Recurrent inappropriate compensatory behavior in order to prevent weight gain, such as self-induced vomiting, misuse of laxatives, diuretics, enemas, or other medications, fasting; or excessive exercise.

The binge eating and inappropriate compensatory behaviors both occur, on average, at least twice a week for 3 months.

Self-evaluation is unduly influenced by body shape and weight.

The disturbance does not occur exclusively during episodes of Anorexia Nervosa.

Purging Type: during the current episode of Bulimia Nervosa, the person has regularly engaged in self-induced vomiting or misuse of substances mentioned above.

Nonpurging Type: during the current episode of Bulimia Nervosa, the person has used other inappropriate compensatory behaviors, such as fasting or excessive exersize, but has not regularly engaged in self-induced vomiting or misuse of substances.
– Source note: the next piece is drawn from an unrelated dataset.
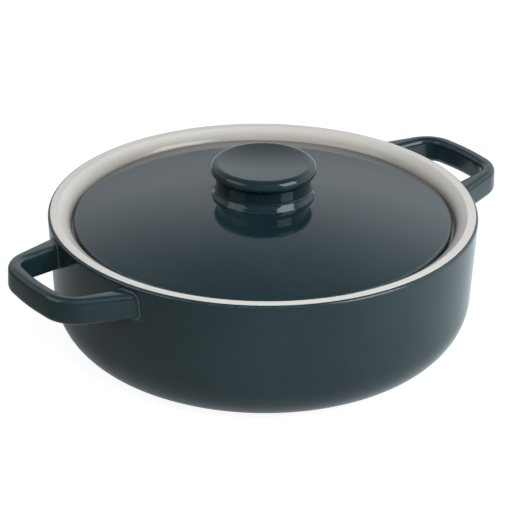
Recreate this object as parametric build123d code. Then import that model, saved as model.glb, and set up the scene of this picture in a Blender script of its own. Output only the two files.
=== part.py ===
from build123d import *
import os
from math import cos, radians, sqrt, tan

# Covered casserole dish in glazed stoneware: a round dish with two loop handles,
# and a domed lid that drops into a gallery inside the rim.
# Millimetres. +Z is up, the origin is on the table under the centre of the dish,
# and the handles lie along X.

# Dish, outside
rim_radius = 130.0          # outside, at the very top
dish_height = 85.0          # table to rim
wall_draft = 2.8            # degrees that the wall leans outwards
base_corner_radius = 32.5   # outside, wall into base
foot_height = 1.2           # foot ring below the base
foot_radius = 93.0          # outside of the foot ring
foot_width = 5.0
foot_round = 0.5
base_recess = 0.8           # how far the base is hollowed inside the foot ring

# Dish, inside
wall_thickness = 6.5
base_thickness = 7.5
inside_corner_radius = 25.0
rim_width = 6.6             # flat top of the rim, wall face to gallery
rim_outer_round = 2.0
rim_inner_round = 1.3

# Gallery that holds the lid
seat_depth = 11.8           # rim down to the ledge that the lid sits on
ledge_width = 7.0
ledge_lip = 4.0             # upright inner face of the ledge
ledge_round = 2.0
ledge_root_round = 9.0      # under the ledge, back into the wall
ledge_slope = 14.0          # height over which the ledge's underside runs into the wall
gallery_knee = 5.2          # rim down to where the sloping gallery turns upright
gallery_knee_round = 7.0
gallery_slope_width = 7.4   # rim's inner edge in to the upright gallery wall
gallery_foot_round = 1.5

# Lid
lid_clearance = 1.4         # between the lid's edge and the upright gallery wall
lid_thickness = 6.0
lid_rise = 15.4             # edge of the dome to its crown
lid_top_round = 2.7
lid_bottom_round = 1.6
bearing_width = 4.5         # bare ring under the lid's edge

# Knob
knob_height = 20.0          # crown of the lid to the knob's crest
knob_radius = 31.8
knob_waist_radius = 28.7
knob_flare_radius = 31.2
knob_top_round = 4.5        # crest over to the roll's side
knob_roll_height = 8.2      # crest down to the waist
knob_undercut = 2.2         # height over which the roll runs in to the waist
knob_roll_round = 2.4
knob_waist_round = 2.0
knob_flare_height = 3.2     # waist down to the flare's edge
knob_flare_rise = 0.2       # flare's edge above the lid's crown
knob_flare_round = 6.0
knob_foot_round = 0.9
knob_dish_depth = 2.4       # hollow in the knob's top
knob_crest_round = 2.5

# Loop handles
handle_reach = 37.0         # dish wall to the outermost face
handle_bar = 8.8            # width of the outer bar, seen from above
handle_depth = 16.4         # top face to underside
handle_drop = 4.0           # rim down to the handle's top face, at the wall
handle_tilt = 2.5           # degrees that the loop rises outwards
gap_half_at_wall = 33.6     # finger gap, half its width
gap_half_at_bar = 27.6
gap_corner_radius = 11.0
arm_width_at_wall = 14.8    # the arms spread where they are luted to the wall
arm_width_at_bar = 5.4      # measured to the corner, before it is rounded off
outer_corner_radius = 23.0
bar_bow = 2.8               # how far the outer bar bulges outwards at its middle
bow_flatness = 4            # round at the bow's middle, in half lengths of the bar
handle_edge_round = 4.2
handle_root_depth = 6.0     # loop runs this far inside the wall before it is cut to fit

# Cutting shapes run past what they cut by this much
cut_margin = 1.0

# Glaze
glaze_thickness = 0.5       # cream coat
glaze_rim_overlap = 0.5     # cream coat's edge, past the flat of the rim onto its outer round

# Worked out from the sizes above
draft = radians(wall_draft)
lean = tan(draft)
seat_z = dish_height - seat_depth
gallery_radius = rim_radius - rim_width - gallery_slope_width
ledge_radius = gallery_radius - ledge_width
lid_radius = gallery_radius - lid_clearance
lid_edge_z = seat_z + lid_thickness
lid_crown_z = lid_edge_z + lid_rise
knob_crest_z = lid_crown_z + knob_height
inside_floor_z = foot_height + base_thickness


def outside_radius(z):
    """Radius of the dish's outer wall at a height, without its rounded corners."""
    return rim_radius - (dish_height - z) * lean


def inside_radius(z):
    return outside_radius(z) - wall_thickness / cos(draft)


def rounded_section(corners):
    """Face in the RZ plane from (radius, height, corner round) triples."""
    points = [(r, z) for r, z, _ in corners]
    rounds = [rounding for _, _, rounding in corners]
    return make_face(FilletPolyline(*points, radius=rounds, close=True))


def block(r0, r1, z0, z1):
    """Plain rectangle in the RZ plane."""
    return Pos((r0 + r1) / 2, (z0 + z1) / 2) * Rectangle(r1 - r0, z1 - z0)


def disc_under_dome(edge_radius, edge_z, crown_z):
    """Circle through the crown whose arc meets the edge: everything under a dome."""
    rise = crown_z - edge_z
    dome_radius = (edge_radius ** 2 + rise ** 2) / (2 * rise)
    return Pos(0, crown_z - dome_radius) * Circle(dome_radius)


def turned(section):
    """Solid made by turning an RZ section about Z."""
    return revolve(Plane.XZ * section, axis=Axis.Z)


def dish_outside():
    """Everything inside the dish's outer surface, base to rim, as a section."""
    foot_inner = foot_radius - foot_width
    return rounded_section([
        (0, foot_height + base_recess, 0),
        (foot_inner - base_recess, foot_height + base_recess, 0),
        (foot_inner, 0, foot_round),
        (foot_radius, 0, foot_round),
        (foot_radius, foot_height, 0),
        (outside_radius(foot_height), foot_height, base_corner_radius),
        (rim_radius, dish_height, rim_outer_round),
        (0, dish_height, 0),
    ])


def dish_cavity():
    """The space inside the dish as a section, from the floor to above the rim."""
    above = dish_height + seat_depth
    ledge_foot_z = seat_z - ledge_slope
    return rounded_section([
        (0, inside_floor_z, 0),
        (inside_radius(inside_floor_z), inside_floor_z, inside_corner_radius),
        (inside_radius(ledge_foot_z), ledge_foot_z, ledge_root_round),
        (ledge_radius, seat_z - ledge_lip, ledge_round),
        (ledge_radius, seat_z, ledge_round),
        (gallery_radius, seat_z, gallery_foot_round),
        (gallery_radius, dish_height - gallery_knee, gallery_knee_round),
        (rim_radius - rim_width, dish_height, 0),
        (rim_radius - rim_width, above, 0),
        (0, above, 0),
    ])


def dish_sections():
    """Clay and cream glaze of the dish, as two sections that meet face to face."""
    whole = dish_outside() - dish_cavity()
    inner_lip = [v for v in whole.vertices() if abs(v.X - rim_radius + rim_width) < 0.01]
    inner_lip = [v for v in inner_lip if abs(v.Y - dish_height) < 0.01]
    whole = fillet(inner_lip, rim_inner_round)
    coat_edge = rim_radius - rim_outer_round + glaze_rim_overlap
    over_rim = block(0, coat_edge, dish_height - rim_outer_round, dish_height + seat_depth)
    air = (dish_cavity() + over_rim) - whole
    coat = offset(air, amount=glaze_thickness) & whole
    return whole - coat, coat


def lid_sections():
    """Clay and cream glaze of the lid plate."""
    plate = rounded_section([
        (0, seat_z, 0),
        (lid_radius, seat_z, lid_bottom_round),
        (lid_radius, lid_crown_z, 0),
        (0, lid_crown_z, 0),
    ])
    plate = plate & disc_under_dome(lid_radius, lid_edge_z, lid_crown_z)
    rim_edge = plate.vertices().filter_by(lambda v: v.X > lid_radius - 0.01).sort_by(Axis.Y)
    plate = fillet(rim_edge[-1], lid_top_round)
    bearing_inner = lid_radius - lid_bottom_round - bearing_width
    hollow = disc_under_dome(bearing_inner, seat_z, lid_crown_z - lid_thickness)
    coat_reach = disc_under_dome(bearing_inner, seat_z + glaze_thickness,
                                 lid_crown_z - lid_thickness + glaze_thickness)
    under = block(0, bearing_inner, seat_z - cut_margin, lid_crown_z)
    coat = (plate - hollow) & coat_reach & under
    return plate - (hollow & under) - coat, coat


def knob_section():
    """Waisted knob whose foot follows the lid's dome."""
    foot_z = lid_edge_z
    waist_top = knob_crest_z - knob_roll_height
    flare_edge_z = lid_crown_z + knob_flare_rise
    knob = rounded_section([
        (0, foot_z, 0),
        (knob_flare_radius, foot_z, 0),
        (knob_flare_radius, flare_edge_z, knob_foot_round),
        (knob_waist_radius, flare_edge_z + knob_flare_height, knob_flare_round),
        (knob_waist_radius, waist_top, knob_waist_round),
        (knob_radius, waist_top + knob_undercut, knob_roll_round),
        (knob_radius, knob_crest_z, knob_top_round),
        (0, knob_crest_z, 0),
    ])
    lid_top = disc_under_dome(lid_radius, lid_edge_z, lid_crown_z)
    crest = knob_radius - knob_top_round
    bowl_radius = (crest ** 2 + knob_dish_depth ** 2) / (2 * knob_dish_depth)
    bowl = Pos(0, knob_crest_z - knob_dish_depth + bowl_radius) * Circle(bowl_radius)
    knob = knob - lid_top - bowl
    crest_edge = knob.vertices().sort_by(Axis.Y)[-1]
    return fillet(crest_edge, knob_crest_round)


def handle(side):
    """Loop handle, cut to the dish's wall. side is +1 on +X, -1 on -X."""
    top_z = dish_height - handle_drop
    wall_x = outside_radius(top_z)
    root_half = gap_half_at_wall + arm_width_at_wall
    root_x = sqrt(wall_x ** 2 - root_half ** 2) - handle_root_depth
    outer_x = wall_x + handle_reach
    inner_x = outer_x - handle_bar
    bar_half = gap_half_at_bar + arm_width_at_bar
    outer = make_face(loop_outline(root_x, outer_x, root_half, bar_half, outer_corner_radius))
    inner = make_face(loop_outline(root_x, inner_x, gap_half_at_wall, gap_half_at_bar,
                                   gap_corner_radius))
    bar = extrude(Plane.XY.offset(top_z - handle_depth) * (outer - inner), handle_depth)
    level_edges = bar.edges().filter_by(lambda e: abs(e.tangent_at(0.5).Z) < 0.01)
    long_edges = level_edges.filter_by(lambda e: e.center().X > root_x + 0.01)
    bar = fillet(long_edges, handle_edge_round)
    tilted = Pos(wall_x, 0, top_z) * Rot(0, -handle_tilt, 0) * Pos(-wall_x, 0, -top_z) * bar
    loop = tilted - turned(dish_outside())
    return loop if side > 0 else Rot(0, 0, 180) * loop


def loop_outline(root_x, end_x, half_at_root, half_at_end, corner):
    """Closed outline of a loop: straight sides, rounded corners, gently bowed end."""
    shoulder_x = end_x - bar_bow
    return FilletPolyline(
        (root_x, -half_at_root), (shoulder_x, -half_at_end), (end_x, 0),
        (shoulder_x, half_at_end), (root_x, half_at_root),
        radius=[0, corner, bow_flatness * half_at_end, corner, 0], close=True)


def build():
    dish_clay, dish_coat = dish_sections()
    lid_clay, lid_coat = lid_sections()
    return {
        "dish_body": turned(dish_clay),
        "dish_lining": turned(dish_coat),
        "left_handle": handle(-1),
        "right_handle": handle(+1),
        "lid_plate": turned(lid_clay),
        "lid_lining": turned(lid_coat),
        "lid_knob": turned(knob_section()),
    }


os.makedirs("parts", exist_ok=True)
for node, shape in build().items():
    export_step(shape, f"parts/{node}.step")
    print(node, "volume", round(shape.volume / 1000, 2), "cm3")
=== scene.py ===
from math import acos, atan2, cos, hypot, pi, radians, sin, sqrt, tan

import bmesh
import bpy
from mathutils import Matrix, Vector


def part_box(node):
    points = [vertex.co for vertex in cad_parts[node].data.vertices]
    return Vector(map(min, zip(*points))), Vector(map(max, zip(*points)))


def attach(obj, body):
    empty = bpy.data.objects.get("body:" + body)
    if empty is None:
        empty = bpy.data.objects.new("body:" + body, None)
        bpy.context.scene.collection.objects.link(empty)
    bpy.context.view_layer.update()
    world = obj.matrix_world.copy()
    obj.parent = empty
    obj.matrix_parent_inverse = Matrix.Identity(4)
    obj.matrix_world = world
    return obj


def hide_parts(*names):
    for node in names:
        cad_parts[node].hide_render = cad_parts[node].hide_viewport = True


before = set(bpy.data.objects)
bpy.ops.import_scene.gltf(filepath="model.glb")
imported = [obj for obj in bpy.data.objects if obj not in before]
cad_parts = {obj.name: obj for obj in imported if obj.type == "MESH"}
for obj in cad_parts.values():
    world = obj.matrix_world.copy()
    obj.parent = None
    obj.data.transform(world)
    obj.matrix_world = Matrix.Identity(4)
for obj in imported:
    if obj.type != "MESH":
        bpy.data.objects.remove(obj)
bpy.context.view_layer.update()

mm = 0.001
tiny = 0.001 * mm        # a run shorter than this is dropped, and a ring smaller than this is one point
fineness = {
    "turn": 192,                                 # faces round the dish
    "dome": 48,                                  # rings from the edge of a dome to its crown
    "arc": radians(5), "fewest": 4,              # longest step of a round, and its fewest steps
    "run": 2.5 * mm, "knobRun": 1.0 * mm,        # longest step along a section, and along the knob's
    "crease": radians(55),                       # folds sharper than this aren't shaded smooth
}
print("frame loaded:", ", ".join(sorted(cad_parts)))


def roundedPath(corners, pieces=None):
    # corners are (x, y, round) and each round becomes an arc that touches both of its runs
    path = [Vector(corners[0][:2])]
    for before, (x, y, rounding), after in zip(corners, corners[1:], corners[2:]):
        here = Vector((x, y))
        if rounding == 0:
            path.append(here)
            continue
        towardsLast = (Vector(before[:2]) - here).normalized()
        towardsNext = (Vector(after[:2]) - here).normalized()
        half = acos(max(-1, min(1, towardsLast.dot(towardsNext)))) / 2
        centre = here + (towardsLast + towardsNext).normalized() * rounding / sin(half)
        first = here + towardsLast * rounding / tan(half) - centre
        last = here + towardsNext * rounding / tan(half) - centre
        sweep = atan2(first.x * last.y - first.y * last.x, first.dot(last))
        count = pieces or max(fineness["fewest"], int(abs(sweep) / fineness["arc"]))
        for k in range(count + 1):
            turn = sweep * k / count
            path.append(centre + Vector((first.x * cos(turn) - first.y * sin(turn),
                                         first.x * sin(turn) + first.y * cos(turn))))
    path.append(Vector(corners[-1][:2]))
    return path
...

Eating-Disorder Not Otherwise Specified

The Eating-Disorder Not Otherwise Specified category is for disorders of eating that do not fit the criteria for specific Eating-Disorders.
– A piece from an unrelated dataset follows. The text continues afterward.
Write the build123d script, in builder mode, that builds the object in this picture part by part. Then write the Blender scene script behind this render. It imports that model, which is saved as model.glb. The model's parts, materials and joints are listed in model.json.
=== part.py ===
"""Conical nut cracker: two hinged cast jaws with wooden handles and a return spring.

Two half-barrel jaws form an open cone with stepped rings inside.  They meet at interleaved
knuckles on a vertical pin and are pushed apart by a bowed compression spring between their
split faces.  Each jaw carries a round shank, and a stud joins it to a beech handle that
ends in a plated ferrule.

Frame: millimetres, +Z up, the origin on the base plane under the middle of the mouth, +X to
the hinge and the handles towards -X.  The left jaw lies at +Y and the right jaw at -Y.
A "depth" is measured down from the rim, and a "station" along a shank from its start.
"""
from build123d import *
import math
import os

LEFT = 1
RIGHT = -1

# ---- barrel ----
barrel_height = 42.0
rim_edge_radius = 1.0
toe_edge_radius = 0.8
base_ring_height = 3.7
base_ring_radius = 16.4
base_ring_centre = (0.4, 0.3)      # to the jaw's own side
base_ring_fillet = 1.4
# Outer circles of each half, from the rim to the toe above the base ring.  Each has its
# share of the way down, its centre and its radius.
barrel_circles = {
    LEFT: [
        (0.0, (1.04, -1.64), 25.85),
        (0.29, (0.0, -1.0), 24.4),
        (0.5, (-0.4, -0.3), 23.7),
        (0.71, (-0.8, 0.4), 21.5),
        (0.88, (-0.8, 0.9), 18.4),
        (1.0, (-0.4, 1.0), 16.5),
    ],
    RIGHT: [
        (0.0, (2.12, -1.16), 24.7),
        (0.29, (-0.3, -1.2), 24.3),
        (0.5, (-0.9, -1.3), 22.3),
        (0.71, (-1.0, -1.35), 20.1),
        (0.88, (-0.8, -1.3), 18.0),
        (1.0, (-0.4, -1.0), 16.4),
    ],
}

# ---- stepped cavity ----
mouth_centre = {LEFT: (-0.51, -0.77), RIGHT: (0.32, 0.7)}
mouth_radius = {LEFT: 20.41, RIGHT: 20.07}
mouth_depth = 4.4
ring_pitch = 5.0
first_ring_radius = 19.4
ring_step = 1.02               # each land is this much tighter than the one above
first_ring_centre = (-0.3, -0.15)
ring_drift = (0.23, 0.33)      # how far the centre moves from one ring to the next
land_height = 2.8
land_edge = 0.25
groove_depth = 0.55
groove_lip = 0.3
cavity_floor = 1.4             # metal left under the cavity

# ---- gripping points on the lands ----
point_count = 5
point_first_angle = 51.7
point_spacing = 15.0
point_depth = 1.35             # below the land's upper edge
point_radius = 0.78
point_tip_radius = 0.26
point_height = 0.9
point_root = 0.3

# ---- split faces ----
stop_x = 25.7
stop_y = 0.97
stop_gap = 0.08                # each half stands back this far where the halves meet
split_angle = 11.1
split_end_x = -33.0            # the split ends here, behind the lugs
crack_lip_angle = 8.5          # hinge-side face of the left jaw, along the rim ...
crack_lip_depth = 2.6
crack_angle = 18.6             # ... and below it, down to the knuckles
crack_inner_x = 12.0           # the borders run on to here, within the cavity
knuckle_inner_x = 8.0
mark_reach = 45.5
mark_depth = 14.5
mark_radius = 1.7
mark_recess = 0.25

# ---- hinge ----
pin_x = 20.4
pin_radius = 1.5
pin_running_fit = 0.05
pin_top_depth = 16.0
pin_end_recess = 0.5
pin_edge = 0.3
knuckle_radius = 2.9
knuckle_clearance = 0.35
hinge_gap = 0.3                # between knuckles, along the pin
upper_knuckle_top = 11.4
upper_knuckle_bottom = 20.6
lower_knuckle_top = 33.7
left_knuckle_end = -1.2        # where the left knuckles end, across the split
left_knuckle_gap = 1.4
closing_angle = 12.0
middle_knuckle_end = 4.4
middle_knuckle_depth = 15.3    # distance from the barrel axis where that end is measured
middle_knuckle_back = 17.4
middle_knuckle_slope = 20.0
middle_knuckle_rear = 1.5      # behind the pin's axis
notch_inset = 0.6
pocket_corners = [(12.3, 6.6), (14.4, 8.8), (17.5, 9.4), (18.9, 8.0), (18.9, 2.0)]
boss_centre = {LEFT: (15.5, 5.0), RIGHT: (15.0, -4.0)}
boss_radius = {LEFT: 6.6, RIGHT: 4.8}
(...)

1. For females, all criteria for Anorexia Nervosa are met, except the individual still menstruates.

2. All of the criteria for Anorexia Nervosa are met except that, despite significant weight loss, the individual’s current weight is in the normal range.
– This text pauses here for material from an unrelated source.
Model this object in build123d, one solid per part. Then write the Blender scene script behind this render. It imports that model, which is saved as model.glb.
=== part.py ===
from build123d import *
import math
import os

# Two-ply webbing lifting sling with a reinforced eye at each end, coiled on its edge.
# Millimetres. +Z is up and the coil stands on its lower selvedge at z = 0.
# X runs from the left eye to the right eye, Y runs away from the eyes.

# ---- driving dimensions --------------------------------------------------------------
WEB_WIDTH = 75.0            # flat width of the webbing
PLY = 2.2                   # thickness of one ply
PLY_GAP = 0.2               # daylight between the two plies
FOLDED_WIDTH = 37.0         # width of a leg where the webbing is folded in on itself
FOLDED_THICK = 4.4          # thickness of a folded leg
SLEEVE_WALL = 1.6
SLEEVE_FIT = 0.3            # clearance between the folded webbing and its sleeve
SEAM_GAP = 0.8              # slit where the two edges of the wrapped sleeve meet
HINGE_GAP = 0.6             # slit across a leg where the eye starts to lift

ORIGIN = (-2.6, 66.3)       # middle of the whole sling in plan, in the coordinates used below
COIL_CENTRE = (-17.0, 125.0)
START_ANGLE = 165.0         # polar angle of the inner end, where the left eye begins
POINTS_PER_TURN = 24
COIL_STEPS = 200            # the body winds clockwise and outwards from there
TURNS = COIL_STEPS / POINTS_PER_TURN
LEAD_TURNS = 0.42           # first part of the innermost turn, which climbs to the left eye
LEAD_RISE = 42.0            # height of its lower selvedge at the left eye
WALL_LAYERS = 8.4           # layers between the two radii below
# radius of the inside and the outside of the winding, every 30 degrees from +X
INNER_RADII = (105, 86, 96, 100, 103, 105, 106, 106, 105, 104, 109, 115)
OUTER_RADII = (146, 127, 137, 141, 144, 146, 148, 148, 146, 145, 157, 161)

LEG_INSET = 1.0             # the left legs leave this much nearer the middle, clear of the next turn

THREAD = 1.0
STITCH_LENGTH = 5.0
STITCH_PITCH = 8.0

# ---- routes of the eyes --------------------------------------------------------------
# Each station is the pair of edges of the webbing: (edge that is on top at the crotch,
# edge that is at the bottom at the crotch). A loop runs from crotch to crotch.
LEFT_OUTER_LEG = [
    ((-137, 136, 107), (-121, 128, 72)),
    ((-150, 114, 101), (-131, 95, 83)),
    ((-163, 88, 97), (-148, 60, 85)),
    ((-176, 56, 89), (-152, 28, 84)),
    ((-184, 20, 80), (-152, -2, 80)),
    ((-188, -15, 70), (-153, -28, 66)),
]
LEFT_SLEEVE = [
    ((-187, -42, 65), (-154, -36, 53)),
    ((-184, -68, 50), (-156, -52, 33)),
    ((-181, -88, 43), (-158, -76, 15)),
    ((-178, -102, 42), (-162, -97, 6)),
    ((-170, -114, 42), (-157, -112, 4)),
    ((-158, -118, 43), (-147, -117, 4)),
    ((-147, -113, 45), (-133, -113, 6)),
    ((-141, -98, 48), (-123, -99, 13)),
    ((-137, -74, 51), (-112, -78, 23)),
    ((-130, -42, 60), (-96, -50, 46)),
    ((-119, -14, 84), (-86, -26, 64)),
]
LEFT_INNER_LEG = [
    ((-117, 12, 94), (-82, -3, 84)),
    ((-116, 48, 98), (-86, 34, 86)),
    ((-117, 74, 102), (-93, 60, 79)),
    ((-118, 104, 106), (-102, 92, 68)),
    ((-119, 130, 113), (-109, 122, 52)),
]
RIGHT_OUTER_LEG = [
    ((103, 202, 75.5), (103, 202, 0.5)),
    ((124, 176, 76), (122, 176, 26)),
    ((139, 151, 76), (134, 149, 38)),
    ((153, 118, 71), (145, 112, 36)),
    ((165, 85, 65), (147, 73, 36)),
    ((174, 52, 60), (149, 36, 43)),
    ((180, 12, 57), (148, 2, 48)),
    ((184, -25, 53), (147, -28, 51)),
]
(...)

3. All of the criteria for Bulimia Nervosa are met except that the binge eating and inappropriate compensatory activities occur less frequently than twice a week or haven’t lasted for 3 months.

4. The regular use of inappropriate compensatory behaviors by an individual of normal body weight after eating small amounts of food (for example, vomiting after eating two cookies).

5. Repeatedly chewing and spitting out, but not swallowing large amounts of food.

6. Binge-eating disorder: recurrent episodes of binge eating without purging in some way.


Body Dysmorphic Disorder

I want to mention Body Dysmorphic Disorder briefly here. It is a Somatoform Disorder (which is a physical condition which results from a psychological source)

Body Dysmorphic Disorder is not an Eating-Disorder, but the dissatisfaction with body shape and size with this disorder is similar to that in Anorexia Nervosa.

Body Dysmorphic Disorder is a preoccupation with an imagined defect in appearance. If a slight physical anomaly is present, the person's concern is markedly excessive.

The preoccupation causes clinically significant distress or impairment in social, occupational, or other important areas of functioning.

The preoccupation is not due to Anorexia Nervosa.

You've seen these people on talk shows who just keep going back to cosmetic surgeons, are never satisfied with their appearance, and are miserable. In other instances, these individuals are so preoccupied with their perceived "flaws" that they can't date, go to work, or attend college. It is a very serious problem.


Book Recommendations

Insatiable: The Compelling Story of Four Teens, Food and Its Power by Eve Eliot, HCITeen Publisher.

This book tells the stories of four teenagers who have eating-disorders. Samantha is silent and non-feeling and perfect and controlling. Hannah is experiencing a debilitating grief, Jessica has had to grow up too fast and be too responsible, and Phoebe is numbing her pain with food.

Teenage girls with eating-disorders can be difficult clients. This book is written for adolescents and speaks directly to them through the stories of these four peers. I recommend it.

Wasted: A Memoir of Anorexia and Bulimia by Marya Hornbacher, Harper Publishers.

I really like this book. It also speaks to the experience of the teen and young woman from a first-person perspective. Marya Hornbacher is witty and honest. She talks about her therapy and how she manipulates the psychologist, she lets us in on the control issues involved. She also speaks to the cultural component of eating-disorders, but also emphasizes the seriousness of the condition. She is not unlike some of the young women I’ve worked with who are creative and smart and yet totally out of control. She shares her inner world of eating-disordered thinking and perceiving and it’s fascinating, sometimes even funny. Her language is real and candid. I highly recommend this novel.